Right now all of the political damage done by this fight is speculative.   Let's face it, Stone was not going to beat Abele and it would not have made much of a difference if he did - both guys will/would have been rolled by Holloway and the Co. Board.  Prosser has survived.  No recalls have been lost and the landscape looks like a wash or up or down one for either side. 

But even in a worst case scenario, I still think the significance of the reform makes the potential collateral damage worth it.  Not to get too overdramatic, but the beachhead at Normandy was significant enough that it was worth the bloodbath (even the unnecessary "fog of war" mistake casualties) of D-Day.  What Walker has accomplished so far is worth the risk.  Political capital, after all, cannot be banked indefinitely.   If it is not spent it disappears eventually.

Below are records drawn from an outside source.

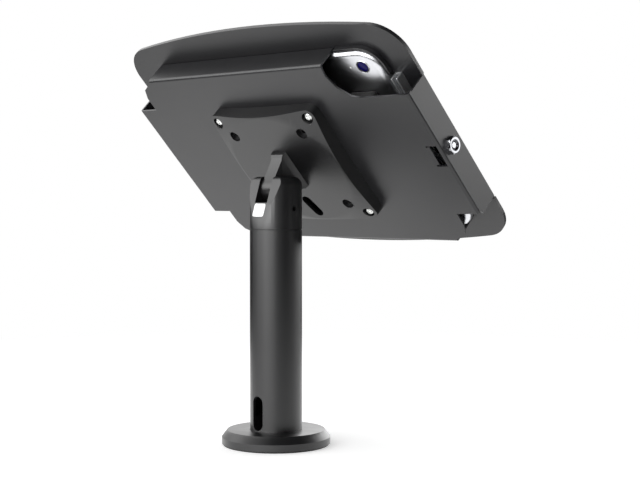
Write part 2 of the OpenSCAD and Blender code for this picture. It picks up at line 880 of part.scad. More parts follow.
// A very large cone that hollows one side of the plate, deeper at the back face
module side_cut() {
    chord = plate_half - plate_corner_r - curve_stop;
    deep_r = (chord * chord + side_dip * side_dip) / (2 * side_dip);
    centre = plate_half - side_dip + deep_r;
    slope = (side_dip - side_dip_low) / plate_depth;
    translate([centre, -plate_depth - past, 0])
        rotate([-90, 0, 0])
            cylinder(h = plate_depth + 2 * past, r1 = deep_r - slope * (plate_depth + past),
                r2 = deep_r + slope * past, $fn = wide_facets);
}

module vesa_screws() color([0.85, 0.85, 0.86]) {
    top = vesa_head_t - low_recess;
    in_plate()
        at_square(vesa_wide) {
            difference() {
                post([0, 0], recess_d - 2 * vesa_head_gap, top, vesa_head_t);
                post([0, 0], vesa_socket_d, top + past, vesa_head_t / 2 + past, $fn = 6);
            }
            post([0, 0], vesa_screw_d, -low_recess, tray_inner_depth - low_recess + clinch_h);
        }
}

// Tray

// Outline of the tray's flat back, up to where its bends begin
module tray_outline() {
    flat_w = tray_half_w - bend_r;
    flat_h = tray_half_h - bend_r;
    polygon([
        [-wall_half_w, flat_h],
        [window_top_u, flat_h],
        [window_top_u + window_side[0][0], tray_half_h - window_side[0][1]],
        [window_top_u + window_side[1][0], tray_half_h - window_side[1][1]],
        [window_top_u + window_side[2][0], tray_half_h - window_side[2][1]],
        [window_foot_u, window_low_v],
        [flat_w, window_low_v],
        [flat_w, -ear_half_h],
        [neck_half_w, -ear_half_h],
        [neck_half_w, -corner_low],
        [corner_u, -corner_v],
        [wall_half_w, -flat_h],
        [-wall_half_w, -flat_h],
        [-corner_u, -corner_v],
        [-neck_half_w, -corner_low],
        [-neck_half_w, -ear_half_h],
        [-flat_w, -ear_half_h],
        [-flat_w, ear_half_h],
        [-neck_half_w, ear_half_h],
        [-neck_half_w, corner_low],
        [-corner_u, corner_v]
    ]);
}

// A bend and its wall, running along X, with the outer face of the wall at Z = 0
module folded_wall(from_u, to_u, depth) {
    translate([from_u, 0, 0])
        rotate([90, 0, 90])
            linear_extrude(height = to_u - from_u) {
                difference() {
                    translate([-bend_r, -bend_r])
                        circle(r = bend_r);
                    translate([-bend_r, -bend_r])
                        circle(r = bend_r - sheet_t);
                    translate([-3 * bend_r, -3 * bend_r])
                        square([2 * bend_r, 4 * bend_r]);
                    translate([-3 * bend_r, -3 * bend_r])
                        square([4 * bend_r, 2 * bend_r]);
                }
                translate([-depth, -sheet_t])
                    square([depth - bend_r, sheet_t]);
            }
}

module rear_tray() color([0.17, 0.17, 0.18]) {
    in_plate() {
        difference() {
            union() {
                slab(tray_back, sheet_t)
                    tray_outline();
                tray_walls();
            }
            for (v = hook_v)
                translate([-tray_half_w - past, tray_back - hook_window_depth, v - hook_window_w / 2])
                    cube([sheet_t + past + eps, hook_window_depth + past, hook_window_w]);
            slab(tray_back + past, sheet_t + 2 * past)
                lock_tab_cut();
            post([0, -tray_cable_drop], tray_cable_d, tray_back + past, sheet_t + 2 * past);
            at_square(vesa_wide)
                post([0, 0], vesa_screw_d, tray_back + past, sheet_t + 2 * past);
            translate([0, lock_n, 0])
                rotate([0, 90, 0])
                    cylinder(h = 2 * tray_half_w, d = barrel_d);
        }
        lock_tab();
    }
}

// Bends and walls on all four sides, the upper one shortened by the camera window
module tray_walls() {
    translate([0, tray_back, tray_half_h])
        folded_wall(-wall_half_w, window_top_u, wall_depth);
    translate([0, tray_back, -tray_half_h])
        rotate([0, 180, 0])
            folded_wall(-wall_half_w, wall_half_w, wall_depth);
    translate([-tray_half_w, tray_back, 0])
        rotate([0, -90, 0])
            folded_wall(-ear_half_h, ear_half_h, wall_depth);
    translate([tray_half_w, tray_back, 0])
        rotate([0, 90, 0])
            folded_wall(-window_low_v, ear_half_h, bend_r + wall_strip);
    translate([wall_in_u, 0, 0])
        rotate([90, 0, 90])
            linear_extrude(height = sheet_t)
                polygon([
                    [tray_back - bend_r - wall_strip / 2, lock_wall_high - wall_strip / 2],
                    [tray_back - bend_r - wall_strip, lock_wall_high],
                    [frame_front + wall_end_gap, lock_wall_high],
                    [frame_front + wall_end_gap, -lock_wall_low],
                    [tray_back - bend_r - wall_strip, -lock_wall_low],
                    [tray_back - bend_r - wall_strip / 2, -ear_half_h]
                ]);
}

// The cut-out beside the fold, level with the lock
module lock_tab_cut() {
    fold_u = tray_half_w - bend_r;
    translate([fold_u - tab_len, -tab_reach[1]])
        square([tab_len, tab_reach[0] + tab_reach[1]]);
}

// The tab that is left in the cut-out, bent into the case
module lock_tab() {
    fold_u = tray_half_w - bend_r;
    translate([fold_u - tab_len, tray_back, slit_w - tab_reach[1]])
        rotate([0, 0, -tab_bend])
            translate([-eps, -sheet_t, 0])
                cube([tab_len - tab_gap, sheet_t, tab_reach[0] + tab_reach[1] - 2 * slit_w]);
}

module tray_clinch_nuts() color([0.7, 0.7, 0.72]) {
    in_plate()
        at_square(vesa_wide)
            difference() {
                post([0, 0], clinch_d, tray_inner, clinch_h);
                post([0, 0], vesa_screw_d, tray_inner + past, clinch_h + 2 * past);
            }
}

module tray_foam_pads() color([0.08, 0.08, 0.08]) {
    in_plate()
        for (side = [-1, 1], level = [-1, 1])
            translate([side * foam_at[0], 0, level * foam_at[1]])
                slab(tray_inner, tray_inner - tablet_back - swing_gap)
                    round_rect(foam_pad[0] / 2, foam_pad[1] / 2, foam_r);
}

// Lock

// A round piece on the lock's axis, from its inner end outwards
module on_lock(from_u, len, d) {
    translate([from_u, lock_n, 0])
        rotate([0, 90, 0])
            cylinder(h = len, d = d);
}

module lock_barrel() color([0.8, 0.8, 0.82]) {
    in_plate()
        difference() {
            union() {
                on_lock(barrel_end_u, barrel_len + sheet_t, barrel_d);
                lock_collar();
            }
            on_lock(barrel_end_u - past, barrel_len + sheet_t + collar_h + 2 * past,
                plug_d + 2 * run_fit);
        }
}

// Six-sided against the wall, and round where its corners are turned off at the face
module lock_collar() {
    face_r = collar_d / 2 - collar_chamfer;
    translate([tray_half_w, lock_n, 0])
        rotate([0, 90, 0])
            intersection() {
                rotate(collar_turn)
                    cylinder(h = collar_h, d = collar_d, $fn = 6);
                translate([0, 0, -past])
                    cylinder(h = collar_h + past, r1 = face_r + collar_h + past, r2 = face_r);
            }
}

module lock_nut() color([0.7, 0.7, 0.72]) {
    in_plate()
        translate([wall_in_u - lock_nut_t, lock_n, 0])
            rotate([0, 90, 0])
                difference() {
                    cylinder(h = lock_nut_t, d = lock_nut_af / cos(30), $fn = 6);
                    translate([0, 0, -past])
                        cylinder(h = lock_nut_t + 2 * past, d = barrel_d);
                }
}

module lock_plug() color([0.82, 0.82, 0.84]) {
    face_u = tray_half_w + collar_h - plug_sink;
    in_plate()
        difference() {
            on_lock(cam_u + cam_t, face_u - cam_u - cam_t, plug_d);
            difference() {
                on_lock(face_u - key_depth, key_depth + past, plug_d - 2 * key_rim);
                on_lock(face_u - key_depth - past, key_depth + 3 * past, plug_d - 2 * key_post);
            }
        }
}

module lock_cam() color([0.65, 0.65, 0.67]) {
    in_plate()
        difference() {
            union() {
                on_lock(cam_u, cam_t, plug_d);
                translate([cam_u, lock_n - cam_reach, -cam_w / 2])
                    cube([cam_t, cam_reach, cam_w]);
            }
            on_lock(cam_u - past, cam_t + 2 * past, cam_screw_d);
        }
}

module lock_cam_screw() color([0.7, 0.7, 0.72]) {
    in_plate() {
        on_lock(cam_u, cam_t, cam_screw_d);
        on_lock(cam_u - cam_screw_head_t, cam_screw_head_t, 2 * cam_screw_d);
    }
}

// Frame

// The frame's outline: round corners, straight sides and bowed upper and lower edges
module frame_outline() {
    arc_u = frame_half_w - frame_corner_r;
    bow_centre = frame_half_h - bow_r;
    arc_v = bow_centre + sqrt(pow(bow_r - frame_corner_r, 2) - pow(arc_u, 2));
    bow_turn = asin(arc_u / (bow_r - frame_corner_r));
    bow_half_w = bow_r * sin(bow_turn) - curve_stop;
    square([2 * frame_half_w, 2 * arc_v], center = true);
    square([2 * arc_u, 2 * arc_v + 2 * frame_corner_r * cos(bow_turn)], center = true);
    for (su = [-1, 1], sv = [-1, 1])
        translate([su * arc_u, sv * arc_v])
            circle(r = frame_corner_r);
    for (turn = [0, 180])
        rotate(turn)
            intersection() {
                translate([0, bow_centre])
                    circle(r = bow_r, $fn = 4 * wide_facets);
                translate([-bow_half_w, 0])
                    square([2 * bow_half_w, frame_half_h + past]);
            }
}

module front_frame() color([0.15, 0.15, 0.16]) {
    in_plate()
        difference() {
            translate([0, 0, frame_rise])
                slab(frame_back, frame_t)
                    frame_outline();
            slab(frame_back + past, frame_t + 2 * past)
                round_rect(screen_half_w, screen_half_h, window_r);
            translate([wall_in_u - swing_gap, frame_front - past, -lock_wall_low - recess_end_gap])
                cube([
                    frame_half_w - wall_in_u + swing_gap + past,
                    frame_t + 2 * past,
                    lock_wall_low + lock_wall_high + 2 * recess_end_gap
                ]);
        }
}

module frame_hooks() color([0.17, 0.17, 0.18]) {
    hook_w = hook_window_w - 2 * hook_play;
    arm_u = hook_gap - wall_in_u;
    lip_u = -tray_half_w - hook_reach;
    lip_n = tray_back - hook_drop;
    in_plate()
        for (v = hook_v)
            translate([0, 0, v - hook_w / 2]) {
                translate([arm_u, frame_back, 0])
                    cube([sheet_t, lip_n - frame_back, hook_w]);
                translate([lip_u, lip_n - sheet_t, 0])
                    cube([arm_u + sheet_t / 2 - lip_u, sheet_t, hook_w]);
                translate([arm_u + sheet_t / 2, frame_back, 0])
                    cube([sheet_t / 2 + hook_foot, sheet_t, hook_w]);
            }
}

module lock_channel() color([0.85, 0.85, 0.84]) {
    in_plate() {
        difference() {
            translate([channel_u - channel_w / 2, frame_back, -channel_reach])
                cube([channel_w, channel_h, 2 * channel_reach]);
            translate([channel_u - channel_w / 2 + channel_t, frame_back + channel_t,
                -channel_reach - past])
                cube([channel_w - 2 * channel_t, channel_h, 2 * channel_reach + 2 * past]);
        }
        lock_catch();
    }
}

// The catch beside the channel: a foot, a post, and a lip that the turned cam holds down
module lock_catch() {
    lip_n = lock_n + cam_w / 2 + catch_gap;
    foot_u = channel_u + channel_w / 2 - eps;
    translate([foot_u, frame_back, catch_post_v - catch_foot])
        cube([catch_u + catch_w - foot_u, catch_t, catch_post_t + 2 * catch_foot]);
    translate([catch_u, frame_back, catch_post_v])
        cube([catch_w, lip_n + catch_t - frame_back, catch_post_t]);
    translate([catch_u, lip_n, catch_low_v])
        cube([catch_w, catch_t, catch_post_v + catch_post_t - catch_low_v]);
}

module frame_gasket() color([0.05, 0.05, 0.05]) {
    in_plate()
        difference() {
            slab(frame_back + gasket_t, gasket_t)
                round_rect(screen_half_w + gasket_w, screen_half_h + gasket_w, window_r);
            slab(frame_back + gasket_t + past, gasket_t + 2 * past)
                round_rect(screen_half_w + gasket_step, screen_half_h + gasket_step, window_r);
        }
}

// Tablet

module tablet_body() color([0.75, 0.76, 0.78]) {
    in_plate()
        difference() {
            slab(tablet_back, tablet_t - eps)
                round_rect(tablet_half_w, tablet_half_h, tablet_r);
            slab(tablet_front + glass_t, glass_t + past)
                round_rect(tablet_half_w - glass_rim, tablet_half_h - glass_rim, tablet_r - glass_rim);
            post(lens_at, 2 * lens_out_r, tablet_back + past, lens_seat + past);
        }
}

module tablet_glass() color([0.02, 0.02, 0.03]) {
    in_plate()
        slab(tablet_front + glass_t, glass_t)
            round_rect(tablet_half_w - glass_rim, tablet_half_h - glass_rim, tablet_r - glass_rim);
}

module tablet_camera_ring() color([0.8, 0.8, 0.82]) {
    in_plate()
        difference() {
            post(lens_at, 2 * lens_out_r, tablet_back + lens_ring_h, lens_seat + lens_ring_h);
            post(lens_at, lens_d, tablet_back + lens_ring_h + past, lens_seat + lens_ring_h + 2 * past);
        }
}

module tablet_lens() color([0.1, 0.1, 0.4]) {
    in_plate()
        post(lens_at, lens_d, tablet_back + lens_ring_h / 2, lens_seat + lens_ring_h / 2);
}

base_flange();
base_pad();
base_screws();
pole_foot_plug();
pole_tube();
pole_head_plug();
swivel_thrust_washer();
swivel_head();
swivel_bolt();
swivel_flat_washer();
swivel_spring_washers();
swivel_stop_pin();
swivel_lock_screw();
tilt_bolt();
tilt_friction_washers();
head_label();
tilt_arm();
arm_screws();
vesa_plate();
vesa_screws();
tray_clinch_nuts();
rear_tray();
tray_foam_pads();
lock_barrel();
lock_nut();
lock_plug();
lock_cam();
lock_cam_screw();
front_frame();
frame_hooks();
lock_channel();
frame_gasket();
tablet_body();
tablet_glass();
tablet_camera_ring();
tablet_lens();
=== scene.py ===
# %% [markdown]
# # A tablet kiosk stand, dressed for its portrait
# The construction model already holds every solid of this stand in its real place: a base flange, a pole, a
# swivel head with a tilt arm, a cast plate, a folded tray with a cam lock, a broad front frame and the tablet
# between them. This lesson gives those solids the edges and finishes that the eye expects. It starts from the
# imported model, which loads as a fixed frame in metres, so a new piece needs no fitting.

# %% Load the frame
import json
import math

import bmesh
import bpy
from mathutils import Matrix, Vector


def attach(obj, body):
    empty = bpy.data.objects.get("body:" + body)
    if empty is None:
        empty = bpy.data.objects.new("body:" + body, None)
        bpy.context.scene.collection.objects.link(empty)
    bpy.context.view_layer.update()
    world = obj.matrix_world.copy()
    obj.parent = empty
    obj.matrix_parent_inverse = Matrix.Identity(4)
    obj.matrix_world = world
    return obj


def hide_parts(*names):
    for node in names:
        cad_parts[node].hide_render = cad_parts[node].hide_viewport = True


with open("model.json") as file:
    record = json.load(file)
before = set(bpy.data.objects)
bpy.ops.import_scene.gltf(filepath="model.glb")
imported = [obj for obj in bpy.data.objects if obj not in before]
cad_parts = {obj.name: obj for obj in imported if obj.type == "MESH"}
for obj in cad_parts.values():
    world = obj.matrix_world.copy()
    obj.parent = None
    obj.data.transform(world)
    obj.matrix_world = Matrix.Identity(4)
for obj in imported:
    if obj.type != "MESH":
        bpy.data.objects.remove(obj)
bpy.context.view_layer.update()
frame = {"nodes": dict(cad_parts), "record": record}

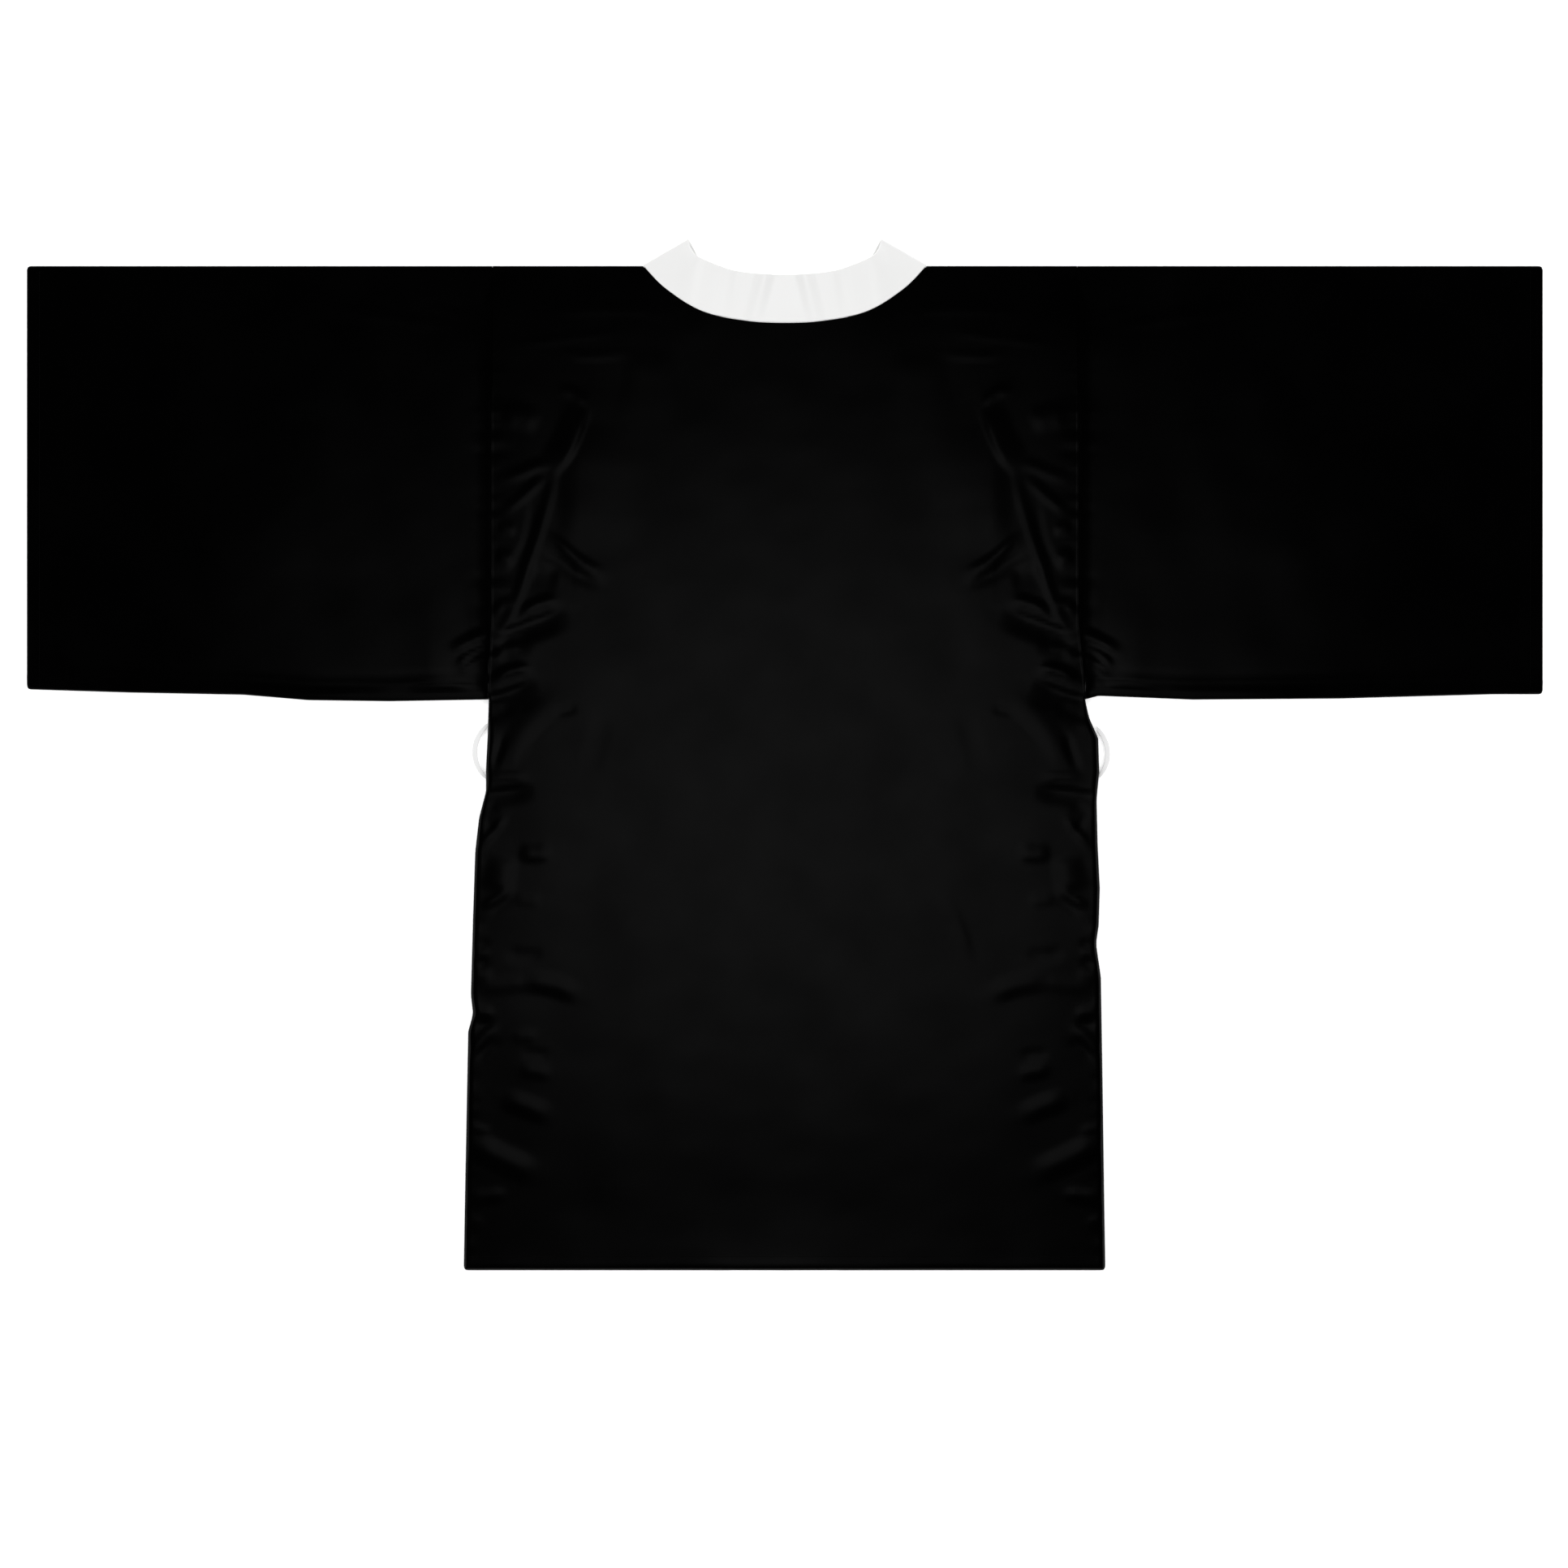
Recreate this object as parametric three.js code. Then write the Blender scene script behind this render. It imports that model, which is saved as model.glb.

Smart politicians spend it on worthwhile things.  Walker has spent a lot of it in a short period, but he used it to buy real, significant change.

One final perspective check.  Not to minimize the criticisms or the need to improve, but let's remember that this administration is only 4 months old. 

By this time in the Doyle administration, they had burned up just about as much political capital on a completely off-message war over perpetual Indian Gaming compacts, were on their way to losing a legal challenge to those contracts in the Supreme Court, and had imposed a Susan Goodwin policy and access bottleneck that had everyone on their own team afraid of their own shadow.  They were sputtering along, 100% off message, and on their way to being rolled politically into signing the GOP's Job Creation Act, package of regulator reforms and Angel investment Tax Credits. 

Doyle never got over that start.  The liberal base viewed him as a disappointment til the day he left office, the stink of "pay to play" set off by him using his full bank of political capital to reward the Indians who pumped late millions into his campaign never left him, and the chilling effect of the Goodwin management style stunted all initiative and creativity in the entire bureaucracy. 

Say what you will about the mistakes Walker has made and the political cost they have exacted, but you have to admit that while his articulation and management of it has not been perfect, from an actual direction and agenda standpoint he is 100% on-message.  There's a big difference between using up your political capital on Indian compacts and using it up on fundamental and landmark changes in collective bargaining.  

In the long run Walker will be judged more by what he does than by how he does it, and he is doing very good and important things. Improving how he does it is critically important, however, because it will make it more likely that he can do more of it, and do it for longer.